- Directed by: John Brahm
- Written by: Otto Englander
- Starring: Fernando Lamas Arlene Dahl
- Cinematography: Stanley Cortez
- Edited by: Francis D. Lyon
- Music by: Paul Sawtell
- Production company: Melson Productions
- Distributed by: Warner Bros. Pictures
- Release date: November 28, 1953;
- Running time: 80 minutes
- Country: United States
- Language: English

= The Diamond Queen (1953 film) =

1953 film by John Brahm

The Diamond Queen is a 1953 American adventure film directed by John Brahm. It stars Fernando Lamas and Arlene Dahl.

==Plot==
Adventurer and gem expert Jean Baptiste Tavernier promises a diamond to cap King Louis XIV's crown for the coronation, but the reckless haste of the king's emissary, Baron Paul de Cabannes, causes the jewel to be cut badly and ruined.

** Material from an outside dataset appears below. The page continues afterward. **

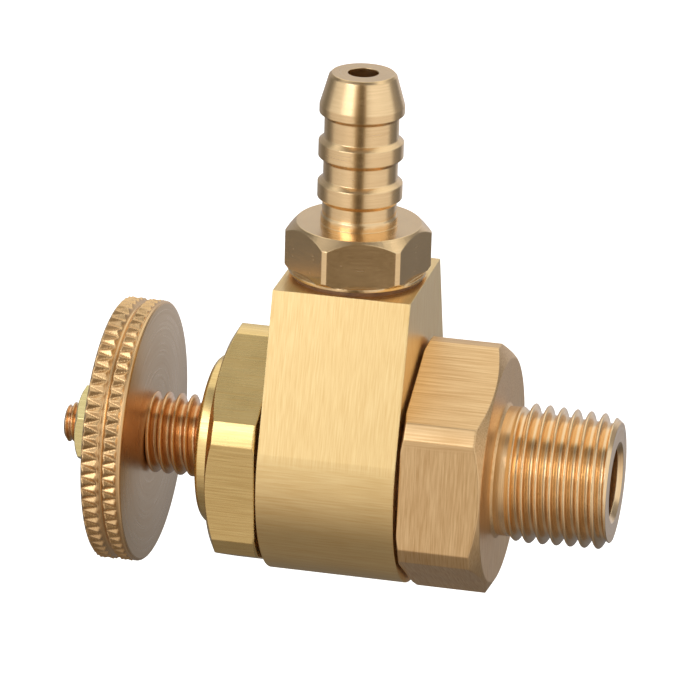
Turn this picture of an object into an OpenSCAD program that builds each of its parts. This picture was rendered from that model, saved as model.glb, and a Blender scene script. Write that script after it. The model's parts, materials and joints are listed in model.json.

Jean volunteers to travel to India to bring back another worthy stone. Cabannes insists on coming along and complicates the journey more than once before saving Jean's life and earning his respect.

The men are caught leering at a lovely woman bathing in a waterfall and are taken prisoner by her men. She is Queen Maya of Nepal. In the temple, Jean and Cabannes learn of the Eye of the Goddess, a rare blue diamond. It is in the possession of the Mogul of Golconda, who promises to give it to Queen Maya as a wedding gift, but secretly plans to take rule of her country.

With the use of a new "secret weapon," a prototype of hand grenade, the Frenchmen are able to overcome the Mogul's men in battle. The queen offers to give them the diamond, so in return they invite her to Louis's coronation.

==Cast==
- Fernando Lamas as Jean Baptiste Tavernier
- Arlene Dahl as Queen Maya
- Gilbert Roland as Baron Paul de Cabannes
- Sheldon Leonard as Mogul
- Jay Novello as Gujar, Maya's steward

== Reception ==
Motion Picture Daily gave the film a mixed review, describing it as "diverting for its action, swordplay and outdoor sets but is standard in story and superficial in characterization." The review praised SuperCinecolor photography and the dancing of Sujata and Asoka.

Variety was mostly negative towards the film, the reviewer calling the swashbuckling, "more ludicrous than exciting, provoking laughter in the wrong places" and described the film as being for "the not-too-discriminating audience."